Reproduce, word for word, every line from the first one down to the line containing "CONTACT_ANGLE = 1.5 * STEP_ANGLE", and nothing else.
## BEGIN Records supplied
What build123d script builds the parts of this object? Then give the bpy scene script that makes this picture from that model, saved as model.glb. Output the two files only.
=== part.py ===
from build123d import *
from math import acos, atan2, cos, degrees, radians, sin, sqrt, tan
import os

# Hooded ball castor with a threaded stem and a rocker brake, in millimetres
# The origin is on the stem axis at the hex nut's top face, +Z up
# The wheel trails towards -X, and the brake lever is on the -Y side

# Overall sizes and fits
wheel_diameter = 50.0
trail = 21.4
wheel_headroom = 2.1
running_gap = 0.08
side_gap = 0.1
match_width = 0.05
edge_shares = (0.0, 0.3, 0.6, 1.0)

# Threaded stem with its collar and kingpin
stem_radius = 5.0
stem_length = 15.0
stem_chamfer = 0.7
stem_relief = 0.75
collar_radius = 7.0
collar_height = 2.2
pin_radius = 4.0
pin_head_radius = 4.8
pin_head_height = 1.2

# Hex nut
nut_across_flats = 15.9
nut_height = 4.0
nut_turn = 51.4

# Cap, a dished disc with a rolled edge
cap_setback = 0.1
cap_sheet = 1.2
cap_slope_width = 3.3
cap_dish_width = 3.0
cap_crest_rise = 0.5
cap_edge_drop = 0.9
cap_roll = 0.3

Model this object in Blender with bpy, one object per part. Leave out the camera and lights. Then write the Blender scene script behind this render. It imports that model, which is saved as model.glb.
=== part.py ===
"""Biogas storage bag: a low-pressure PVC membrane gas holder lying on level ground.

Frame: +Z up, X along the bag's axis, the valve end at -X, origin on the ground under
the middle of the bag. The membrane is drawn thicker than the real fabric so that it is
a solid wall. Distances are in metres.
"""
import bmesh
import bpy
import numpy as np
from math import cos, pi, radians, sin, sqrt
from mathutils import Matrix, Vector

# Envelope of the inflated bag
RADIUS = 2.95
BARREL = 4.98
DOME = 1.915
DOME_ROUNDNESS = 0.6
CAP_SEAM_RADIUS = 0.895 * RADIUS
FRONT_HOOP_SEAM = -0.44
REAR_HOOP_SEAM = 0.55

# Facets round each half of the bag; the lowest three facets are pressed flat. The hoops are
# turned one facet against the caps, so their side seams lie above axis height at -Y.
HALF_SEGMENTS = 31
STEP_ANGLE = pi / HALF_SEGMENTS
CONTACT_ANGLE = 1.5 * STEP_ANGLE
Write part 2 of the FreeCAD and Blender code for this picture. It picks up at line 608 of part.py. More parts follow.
## END Records supplied
Task output
What build123d script builds the parts of this object? Then give the bpy scene script that makes this picture from that model, saved as model.glb. Output the two files only.
=== part.py ===
from build123d import *
from math import acos, atan2, cos, degrees, radians, sin, sqrt, tan
import os

# Hooded ball castor with a threaded stem and a rocker brake, in millimetres
# The origin is on the stem axis at the hex nut's top face, +Z up
# The wheel trails towards -X, and the brake lever is on the -Y side

# Overall sizes and fits
wheel_diameter = 50.0
trail = 21.4
wheel_headroom = 2.1
running_gap = 0.08
side_gap = 0.1
match_width = 0.05
edge_shares = (0.0, 0.3, 0.6, 1.0)

# Threaded stem with its collar and kingpin
stem_radius = 5.0
stem_length = 15.0
stem_chamfer = 0.7
stem_relief = 0.75
collar_radius = 7.0
collar_height = 2.2
pin_radius = 4.0
pin_head_radius = 4.8
pin_head_height = 1.2

# Hex nut
nut_across_flats = 15.9
nut_height = 4.0
nut_turn = 51.4

# Cap, a dished disc with a rolled edge
cap_setback = 0.1
cap_sheet = 1.2
cap_slope_width = 3.3
cap_dish_width = 3.0
cap_crest_rise = 0.5
cap_edge_drop = 0.9
cap_roll = 0.3

Model this object in Blender with bpy, one object per part. Leave out the camera and lights. Then write the Blender scene script behind this render. It imports that model, which is saved as model.glb.
=== part.py ===
"""Biogas storage bag: a low-pressure PVC membrane gas holder lying on level ground.

Frame: +Z up, X along the bag's axis, the valve end at -X, origin on the ground under
the middle of the bag. The membrane is drawn thicker than the real fabric so that it is
a solid wall. Distances are in metres.
"""
import bmesh
import bpy
import numpy as np
from math import cos, pi, radians, sin, sqrt
from mathutils import Matrix, Vector

# Envelope of the inflated bag
RADIUS = 2.95
BARREL = 4.98
DOME = 1.915
DOME_ROUNDNESS = 0.6
CAP_SEAM_RADIUS = 0.895 * RADIUS
FRONT_HOOP_SEAM = -0.44
REAR_HOOP_SEAM = 0.55

# Facets round each half of the bag; the lowest three facets are pressed flat. The hoops are
# turned one facet against the caps, so their side seams lie above axis height at -Y.
HALF_SEGMENTS = 31
STEP_ANGLE = pi / HALF_SEGMENTS
CONTACT_ANGLE = 1.5 * STEP_ANGLE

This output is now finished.